START

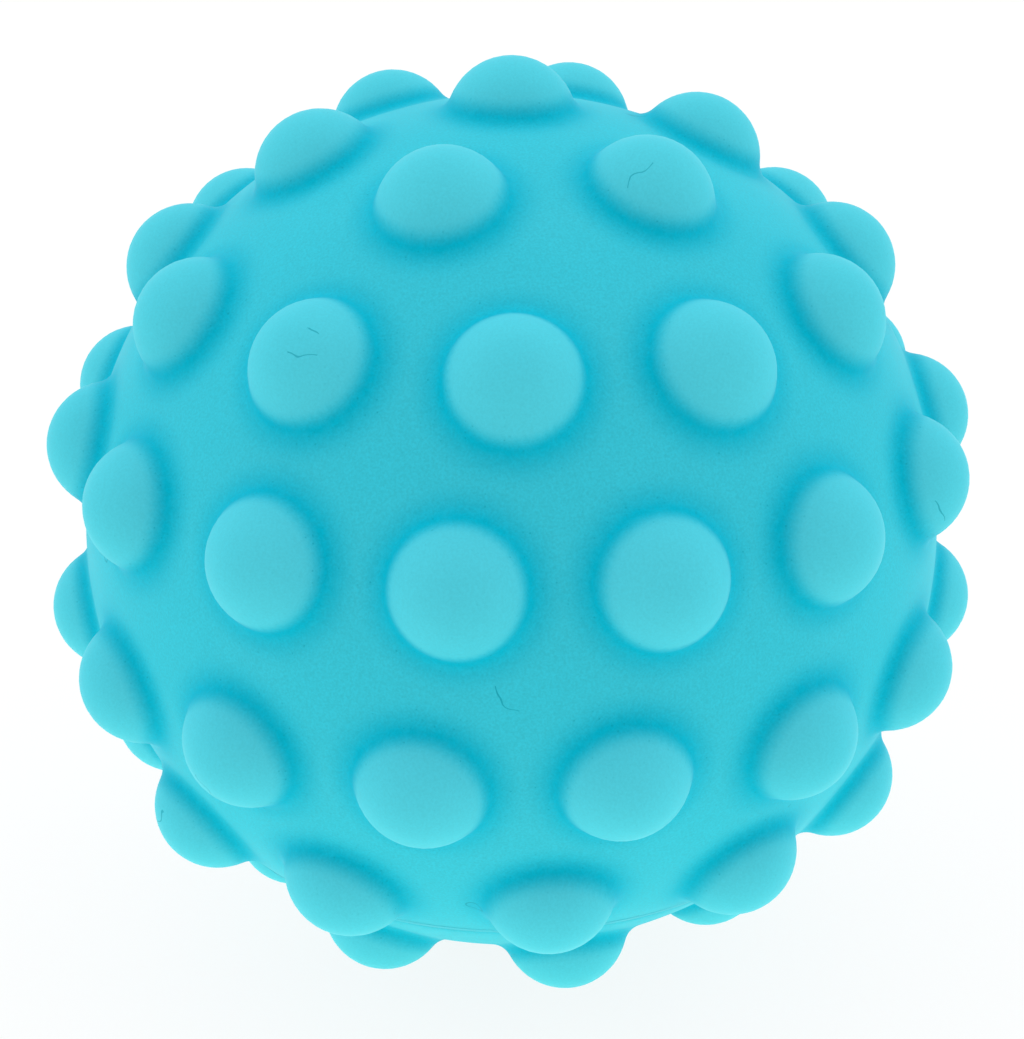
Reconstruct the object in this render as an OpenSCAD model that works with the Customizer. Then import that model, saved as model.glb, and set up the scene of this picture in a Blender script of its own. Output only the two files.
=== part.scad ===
// A nubbed sensory ball for a baby. The soft skin is two mouldings bonded at a lap,
// and a small reed squeaker is pressed into a collar at the bottom.

/* [Skin] */
// Diameter of the ball's skin, without its nubs
body_d = 81; // [70:1:110]
// Thickness of the skin
wall = 2.4; // [1.8:0.1:3.2]

/* [Nubs] */
// Radius of a nub's round top
nub_r = 5.9; // [4.5:0.1:6.2]
// How far a nub's tip stands out of the skin
nub_rise = 4.3; // [3.4:0.1:5.2]
// Radius of the hollow round a nub's foot
foot_r = 2; // [1:0.1:2.4]
// How far the foot's hollow dips into the nub and the skin
foot_dip = 0.06; // [0.04:0.01:0.1]
// How far the lowest nubs are pressed flat where the ball rests
rest_crush = 0.12; // [0.05:0.01:0.3]

/* [Lap joint] */
// Width of the lap, measured along the skin
lap_w = 2.8; // [2:0.1:4]
// Thickness of the bond between the two mouldings
bond_t = 0.06; // [0.03:0.01:0.15]
// Width of the cement bead that fills the joint on the outside
bead_w = 0.9; // [0.6:0.1:1.2]
// Depth of the groove that the bead lies in
bead_d = 0.6; // [0.4:0.05:0.9]
// How far the bead's face lies below the skin
bead_sink = 0.04; // [0.02:0.02:0.2]

/* [Squeaker] */
// Outer radius of the squeaker's barrel
barrel_r = 3.6; // [3.4:0.1:4]
// Wall of the barrel
barrel_wall = 0.7; // [0.5:0.1:0.9]
// How far the flange reaches out from the barrel
flange_reach = 1; // [0.6:0.1:1.4]
// Thickness of the flange and of the vent plate
flange_t = 0.8; // [0.6:0.1:1.1]
// How deep the flange's face lies below the ball's lowest skin
flange_sink = 0.4; // [0.2:0.1:0.8]
// Height of the air chamber behind the vent plate
chamber_h = 0.9; // [0.6:0.1:1.5]
// Radius of the vent hole at the middle
vent_r = 0.6; // [0.4:0.05:0.7]
// Radius of the six vent holes round it
side_vent_r = 0.4; // [0.25:0.05:0.45]
// How far the holding rib stands out of the barrel
rib_reach = 0.4; // [0.2:0.05:0.6]
// Height of the holding rib
rib_h = 1; // [0.6:0.1:1.6]
// Thickness of the collar round the barrel
collar_wall = 2.6; // [1.8:0.1:3]
// Height of the collar above the ball's lowest skin
collar_h = 8; // [7:0.1:9]

/* [Reed] */
// Thickness of the reed block's base
base_t = 1.2; // [0.8:0.1:2]
// Height of the reed block's tower above its base
tower_h = 6.8; // [6.2:0.1:8]
// Width of the air trough in the tower
trough_w = 1.6; // [1.2:0.1:1.8]
// Depth of the air trough
trough_d = 1.6; // [1:0.1:1.8]
// Thickness of the reed
reed_t = 0.12; // [0.08:0.01:0.16]
// Width of the reed
reed_w = 2.2; // [2:0.1:2.6]
// How far the reed's tip stays below the tower's top
reed_tip_gap = 0.3; // [0.2:0.05:0.5]
// How far the reed's root is held between the tower and the wedge
grip_h = 1.6; // [1.2:0.1:2]
// Width of the slot that holds the root
reed_slot = 0.25; // [0.24:0.01:0.3]
// Thickness of the cap on the barrel's inner end
cap_t = 0.8; // [0.6:0.1:1.2]
// How far the cap plugs into the barrel
cap_plug_h = 0.8; // [0.5:0.1:1.2]
// Radius of the cap's air hole
cap_hole_r = 1.3; // [0.9:0.1:1.5]

/* [Hidden] */
// Clearance of a pushed-in plastic piece, on the radius
seat_fit = 0.03;
// Clearance of the soft collar round the rigid barrel
collar_fit = 0.05;
// Clearance between the reed's root and the base under it
reed_lift = 0.1;
// How far a cut runs past the face that it starts from
overrun = 1;

// Rings of nubs from the top down: latitude, nubs in the ring, turn of its first nub, in degrees
rings = [
    [90, 1, 0],
    [63.8, 6, -108.9],
    [39.7, 12, -89.6],
    [16.3, 15, -72.2],
    [-8.6, 15, -76.5],
    [-30.4, 12, -84.6],
    [-54.8, 8, -77.2],
    [-73, 4, -54.4],
];
// Nubs that sit a little off their ring: the ring, the nub's place in it, degrees up, degrees round
strays = [
    [2, 1, -0.4, 0.6],
    [2, 2, 0.3, 1],
    [2, 3, 1.1, 0.6],
    [2, 9, 1, -0.6],
    [2, 10, -0.4, -2.3],
    [2, 11, -0.2, -1.2],
    [3, 2, -0.7, 1.6],
    [3, 12, -0.1, -1.1],
    [4, 0, 0.7, -0.2],
    [4, 2, -0.7, 0.3],
    [4, 3, -0.8, -0.8],
    [4, 11, -1, 1],
    [4, 12, -1.1, -0.2],
    [5, 0, 0.7, 0],
    [5, 2, -0.6, -0.6],
    [5, 10, -0.6, 0.4],
];
// Latitude of the lap's line on the outside of the skin, in degrees
seam_lat = -40.3;
// How far the relaxed reed leans off the tower, in degrees
reed_set = 2.5;
side_vents = 6;

body_r = body_d / 2;
inner_r = body_r - wall;
lap_r = body_r - wall / 2;
nub_d = body_r + nub_rise - nub_r;
rest_lat = rings[len(rings) - 1][0];
ball_z = nub_r - nub_d * sin(rest_lat) - rest_crush;
// The foot's hollow is a ring of round section that rests on the skin and on the nub's dome
foot_skin_d = body_r - foot_dip + foot_r;
foot_dome_d = nub_r - foot_dip + foot_r;
foot_mid_y = (foot_skin_d ^ 2 + nub_d ^ 2 - foot_dome_d ^ 2) / (2 * nub_d);
foot_mid = [sqrt(foot_skin_d ^ 2 - foot_mid_y ^ 2), foot_mid_y];
foot_skin = foot_mid * (body_r - foot_dip) / foot_skin_d;
foot_nub = [0, nub_d] + (foot_mid - [0, nub_d]) * (nub_r - foot_dip) / foot_dome_d;
lap_angle = lap_w / body_r * 180 / PI;
bead_angle = bead_w / body_r * 180 / PI;
reach_r = body_r + nub_rise + overrun;

bore_r = barrel_r - barrel_wall;
flange_r = barrel_r + flange_reach;
rib_r = barrel_r + rib_reach;
shoulder_z = flange_sink + flange_t + chamber_h;
base_top_z = shoulder_z + base_t;
tower_top_z = base_top_z + tower_h;
barrel_top_z = tower_top_z + cap_plug_h;
chamber_r = bore_r - barrel_wall;
side_vent_ring_r = (vent_r + chamber_r) / 2;
rib_z = (collar_h + wall) / 2;
trough_top_z = tower_top_z - barrel_wall;
root_z = base_top_z + reed_lift;
reed_len = tower_h - reed_lift - reed_tip_gap;
pivot_x = reed_slot / 2;
pivot_z = root_z + grip_h / 2;

$fn = 96;

// Moves its children to the ball's middle
module at_middle() {
    translate([0, 0, ball_z]) children();
}

// Moves its children to the lowest point of the skin, under the ball's middle
module at_pole() {
    translate([0, 0, ball_z - body_r]) children();
}

// One nub on the Z axis above the ball's middle: a dome on a foot whose side is hollowed by a ring
module nub() {
    translate([0, 0, nub_d])
        sphere(r = nub_r, $fn = 64);
    rotate_extrude($fn = 64)
        difference() {
            polygon([[0, lap_r], [foot_skin[0], lap_r], foot_skin, foot_nub, [0, nub_d]]);
            translate(foot_mid) circle(r = foot_r, $fn = 48);
        }
}

// How far the nub at one place of a ring sits off it: degrees up, degrees round
function off_ring(n, i) =
    let (found = [for (stray = strays) if (stray[0] == n && stray[1] == i) [stray[2], stray[3]]])
    len(found) > 0 ? found[0] : [0, 0];

// One ring of nubs, round the ball's middle
module nub_ring(n) {
    ring = rings[n];
    for (i = [0 : ring[1] - 1])
        let (off = off_ring(n, i))
            rotate([0, 90 - ring[0] - off[0], ring[2] + off[1] + i * 360 / ring[1]])
                nub();
}

// A hollow ball with the nubs of the rings between two latitudes
module nubbed_skin(lat_low, lat_high) {
    difference() {
        union() {
            sphere(r = body_r);
            for (n = [0 : len(rings) - 1])
                if (rings[n][0] > lat_low && rings[n][0] <= lat_high)
                    nub_ring(n);
        }
        sphere(r = inner_r);
    }
}

// Everything below a latitude of the southern half, as a cone from the ball's middle
module below(lat) {
    mirror([0, 0, 1])
        cylinder(r1 = 0, r2 = reach_r / tan(-lat), h = reach_r);
}

// The space of the lower moulding: below the seam, with a lip that runs up inside the upper one
module lower_space(gap) {
    below(seam_lat);
    intersection() {
        below(seam_lat + lap_angle);
        sphere(r = lap_r + gap);
    }
}

// The groove round the seam, open to the outside
module bead_groove() {
    difference() {
        below(seam_lat + bead_angle / 2);
        below(seam_lat - bead_angle / 2);
        sphere(r = body_r - bead_d);
    }
}

module upper_shell() {
    color("#48c6da")
        at_middle()
            difference() {
                nubbed_skin(seam_lat, 90);
                lower_space(bond_t);
                bead_groove();
            }
}

module base_shell() {
    color("#48c6da")
        difference() {
            union() {
                at_middle()
                    intersection() {
                        nubbed_skin(-90, seam_lat);
                        lower_space(0);
                    }
                at_pole()
                    translate([0, 0, wall / 2])
                        cylinder(r = barrel_r + collar_wall, h = collar_h - wall / 2);
            }
            at_middle() bead_groove();
            at_pole() collar_bore();
            translate([-reach_r, -reach_r, -reach_r])
                cube([2 * reach_r, 2 * reach_r, reach_r]);
        }
}

// What the barrel needs cut out of the collar: its bore, the flange's recess and the rib's groove
module collar_bore() {
    translate([0, 0, -overrun])
        cylinder(r = barrel_r + collar_fit, h = collar_h + 2 * overrun);
    translate([0, 0, -overrun])
        cylinder(r = flange_r + collar_fit, h = overrun + flange_sink + flange_t + collar_fit);
    translate([0, 0, rib_z - rib_h / 2 - collar_fit])
        cylinder(r = rib_r + collar_fit, h = rib_h + 2 * collar_fit);
}

module seam_bead() {
    color("#3dbacf")
        at_middle()
            intersection() {
                bead_groove();
                sphere(r = body_r - bead_sink);
            }
}

module squeaker_barrel() {
    color("#e9eef0")
        at_pole()
            difference() {
                union() {
                    translate([0, 0, flange_sink])
                        cylinder(r = flange_r, h = flange_t);
                    translate([0, 0, flange_sink])
                        cylinder(r = barrel_r, h = barrel_top_z - flange_sink);
                    translate([0, 0, rib_z - rib_h / 2])
                        cylinder(r = rib_r, h = rib_h);
                }
                translate([0, 0, flange_sink + flange_t])
                    cylinder(r = chamber_r, h = chamber_h + overrun);
                translate([0, 0, shoulder_z])
                    cylinder(r = bore_r, h = barrel_top_z - shoulder_z + overrun);
                translate([0, 0, flange_sink - overrun])
                    vents(flange_t + 2 * overrun);
            }
}

// The vent holes of the plate, as pins of the given height
module vents(h) {
    cylinder(r = vent_r, h = h, $fn = 32);
    for (i = [0 : side_vents - 1])
        rotate([0, 0, i * 360 / side_vents])
            translate([side_vent_ring_r, 0, 0])
                cylinder(r = side_vent_r, h = h, $fn = 32);
}

module squeaker_cap() {
    color("#e9eef0")
        at_pole()
            difference() {
                union() {
                    translate([0, 0, barrel_top_z])
                        cylinder(r = barrel_r, h = cap_t);
                    translate([0, 0, tower_top_z])
                        cylinder(r = bore_r - seat_fit, h = cap_plug_h);
                }
                translate([0, 0, tower_top_z - overrun])
                    cylinder(r = cap_hole_r, h = cap_plug_h + cap_t + 2 * overrun);
            }
}

module reed_block() {
    color("#d7dde0")
        at_pole()
            difference() {
                translate([0, 0, shoulder_z])
                    cylinder(r = bore_r - seat_fit, h = tower_top_z - shoulder_z);
                translate([0, -barrel_r, base_top_z])
                    cube([barrel_r, 2 * barrel_r, tower_h + overrun]);
                translate([-trough_d, -trough_w / 2, shoulder_z - overrun])
                    cube([trough_d, trough_w, base_t + 2 * overrun]);
                translate([-trough_d, -trough_w / 2, base_top_z])
                    cube([trough_d + overrun, trough_w, trough_top_z - base_top_z]);
            }
}

module reed_wedge() {
    color("#d7dde0")
        at_pole()
            intersection() {
                translate([0, 0, base_top_z])
                    cylinder(r = bore_r - seat_fit, h = grip_h + reed_lift);
                translate([reed_slot, -barrel_r, base_top_z - overrun])
                    cube([barrel_r, 2 * barrel_r, grip_h + 2 * overrun]);
            }
}

module reed() {
    color("#c9a84a")
        at_pole()
            translate([pivot_x, 0, pivot_z])
                rotate([0, reed_set, 0])
                    translate([-reed_t / 2, -reed_w / 2, -grip_h / 2])
                        cube([reed_t, reed_w, reed_len]);
}

upper_shell();
base_shell();
seam_bead();
squeaker_barrel();
squeaker_cap();
reed_block();
reed_wedge();
reed();
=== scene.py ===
import math

import bmesh
import bpy
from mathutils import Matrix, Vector, geometry


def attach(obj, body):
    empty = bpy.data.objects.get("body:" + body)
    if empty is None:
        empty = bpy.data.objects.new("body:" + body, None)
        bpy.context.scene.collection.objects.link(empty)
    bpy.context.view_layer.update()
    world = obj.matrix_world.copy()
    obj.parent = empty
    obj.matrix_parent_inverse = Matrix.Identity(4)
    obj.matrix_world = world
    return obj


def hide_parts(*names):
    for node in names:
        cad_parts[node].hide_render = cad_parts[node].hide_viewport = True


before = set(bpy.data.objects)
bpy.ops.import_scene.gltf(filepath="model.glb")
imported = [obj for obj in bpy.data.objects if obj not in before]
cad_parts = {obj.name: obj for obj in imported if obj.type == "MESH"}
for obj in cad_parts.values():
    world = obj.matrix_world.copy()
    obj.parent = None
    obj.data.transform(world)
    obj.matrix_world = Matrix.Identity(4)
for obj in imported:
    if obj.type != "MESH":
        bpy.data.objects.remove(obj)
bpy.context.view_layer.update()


# Camera
# It looks at the ball's middle from the photograph's side, about 24 degrees above the horizon.
mm = 0.001
SKIN_R = 40.5 * mm
NUB_R = 5.9 * mm
NUB_RISE = 4.3 * mm
NUB_D = SKIN_R + NUB_RISE - NUB_R
REST_CRUSH = 0.12 * mm
REST_LATITUDE = -73
BALL_MIDDLE = Vector((0, 0, NUB_R - NUB_D * math.sin(math.radians(REST_LATITUDE)) - REST_CRUSH))
CAMERA_REACH = 4.897 * SKIN_R
CAMERA_ELEVATION = math.radians(24.33)
PHOTO_WIDTH_PX = 1024
PHOTO_HEIGHT_PX = 1039
FOCAL_PX = 2040
MIDDLE_PX = (511.5, 519.2)
SENSOR_MM = 36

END

THE TASK: Starting from the line with "upper_shell();" and ending with the final line of the data, quote every line exactly, both ends included.

OUTPUT:
upper_shell();
base_shell();
seam_bead();
squeaker_barrel();
squeaker_cap();
reed_block();
reed_wedge();
reed();
=== scene.py ===
import math

import bmesh
import bpy
from mathutils import Matrix, Vector, geometry


def attach(obj, body):
    empty = bpy.data.objects.get("body:" + body)
    if empty is None:
        empty = bpy.data.objects.new("body:" + body, None)
        bpy.context.scene.collection.objects.link(empty)
    bpy.context.view_layer.update()
    world = obj.matrix_world.copy()
    obj.parent = empty
    obj.matrix_parent_inverse = Matrix.Identity(4)
    obj.matrix_world = world
    return obj


def hide_parts(*names):
    for node in names:
        cad_parts[node].hide_render = cad_parts[node].hide_viewport = True


before = set(bpy.data.objects)
bpy.ops.import_scene.gltf(filepath="model.glb")
imported = [obj for obj in bpy.data.objects if obj not in before]
cad_parts = {obj.name: obj for obj in imported if obj.type == "MESH"}
for obj in cad_parts.values():
    world = obj.matrix_world.copy()
    obj.parent = None
    obj.data.transform(world)
    obj.matrix_world = Matrix.Identity(4)
for obj in imported:
    if obj.type != "MESH":
        bpy.data.objects.remove(obj)
bpy.context.view_layer.update()


# Camera
# It looks at the ball's middle from the photograph's side, about 24 degrees above the horizon.
mm = 0.001
SKIN_R = 40.5 * mm
NUB_R = 5.9 * mm
NUB_RISE = 4.3 * mm
NUB_D = SKIN_R + NUB_RISE - NUB_R
REST_CRUSH = 0.12 * mm
REST_LATITUDE = -73
BALL_MIDDLE = Vector((0, 0, NUB_R - NUB_D * math.sin(math.radians(REST_LATITUDE)) - REST_CRUSH))
CAMERA_REACH = 4.897 * SKIN_R
CAMERA_ELEVATION = math.radians(24.33)
PHOTO_WIDTH_PX = 1024
PHOTO_HEIGHT_PX = 1039
FOCAL_PX = 2040
MIDDLE_PX = (511.5, 519.2)
SENSOR_MM = 36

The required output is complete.